Does the A118G polymorphism at the mu-opioid receptor gene protect against morphine-6-glucuronide toxicity?

PMID 12357145


Some, but not all, patients with renal dysfunction suffer from side effects after morphine administration because of accumulation of the active metabolite morphine-6-glucuronide (M6G). The current study aims to identify genetic causes that put patients at risk for, or protect them from, opioid side effects related to high plasma M6G. Candidate genetic causes are the single nucleotide polymorphism (SNP) A118G of the mu-opioid-receptor gene (OPRM1), which has recently been identified to result in decreased potency of M6G, and mutations in the MDR1-gene coding P-glycoprotein, of which morphine and M6G might be a substrate. Two men, aged 87 and 65 yr, with renal failure (creatinine clearance of 6 and 9 ml/min) received 30 mg/day oral morphine for pain treatment. Both patients had sufficient analgesia from morphine.

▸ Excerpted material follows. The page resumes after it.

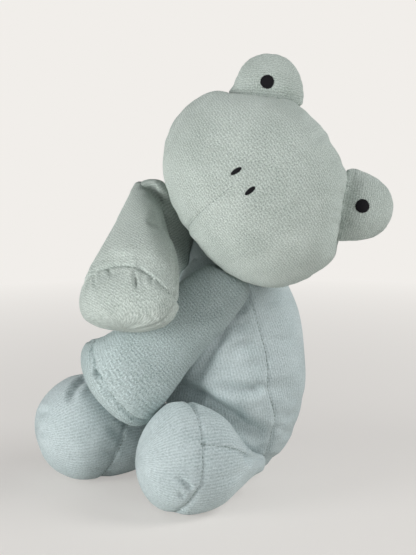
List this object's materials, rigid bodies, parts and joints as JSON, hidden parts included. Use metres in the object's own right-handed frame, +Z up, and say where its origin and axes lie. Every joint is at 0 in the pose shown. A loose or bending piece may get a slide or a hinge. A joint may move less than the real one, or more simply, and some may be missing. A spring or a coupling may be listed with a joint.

However, while one patient tolerated morphine well despite high plasma M6G of 1735 nM, in the patient with M6G plasma concentrations of 941 nM it caused severe sleepiness and drowsiness. Patients were genotyped for known SNPs of the OPRM1 and MDR1 genes. The patient who tolerated morphine well despite high plasma M6G was a homozygous carrier of the mutated G118 allele of the mu-opioid-receptor gene, which has been previously related to decreased M6G potency. In contrast, the patient who suffered from side effects was "wild-type" for this mutation. No other differences were found between the OPRM1 and MDR1 genes. The authors hypothesize that the A118G single nucleotide polymorphism of the mu-opioid-receptor is among the protective factors against M6G-related opioid toxicity. The observation encourages the search for pharmacogenetic reasons that cause interindividual variability of the clinical effects of morphine.